===== RAW DATA

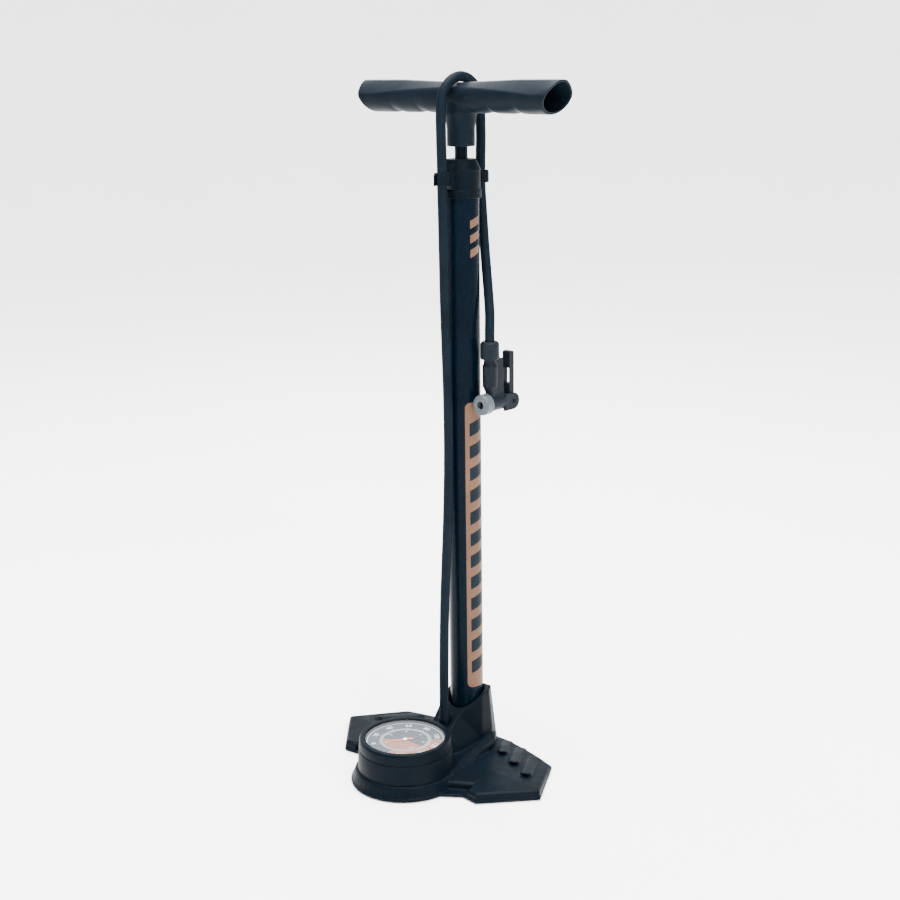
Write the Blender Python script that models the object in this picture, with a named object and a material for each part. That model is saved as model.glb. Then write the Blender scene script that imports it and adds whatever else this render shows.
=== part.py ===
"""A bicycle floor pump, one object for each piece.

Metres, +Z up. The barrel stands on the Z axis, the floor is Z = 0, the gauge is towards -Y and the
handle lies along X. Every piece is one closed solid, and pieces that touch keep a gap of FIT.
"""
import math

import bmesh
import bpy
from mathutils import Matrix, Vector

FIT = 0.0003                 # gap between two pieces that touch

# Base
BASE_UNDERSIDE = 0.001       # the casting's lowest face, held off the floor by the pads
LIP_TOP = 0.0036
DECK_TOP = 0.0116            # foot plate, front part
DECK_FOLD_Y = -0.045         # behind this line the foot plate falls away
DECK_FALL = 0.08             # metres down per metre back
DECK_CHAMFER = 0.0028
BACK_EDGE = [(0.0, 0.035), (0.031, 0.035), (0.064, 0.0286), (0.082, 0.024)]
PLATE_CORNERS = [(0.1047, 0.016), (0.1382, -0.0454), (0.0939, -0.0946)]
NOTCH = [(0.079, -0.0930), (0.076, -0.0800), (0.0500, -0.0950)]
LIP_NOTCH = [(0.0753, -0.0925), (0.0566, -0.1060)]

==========

_WORK INSTRUCTIONS_.
Check each line above for the string "part" and show the ones that have it.

_FINAL RESULT_.
Write the Blender Python script that models the object in this picture, with a named object and a material for each part. That model is saved as model.glb. Then write the Blender scene script that imports it and adds whatever else this render shows.
=== part.py ===
DECK_TOP = 0.0116            # foot plate, front part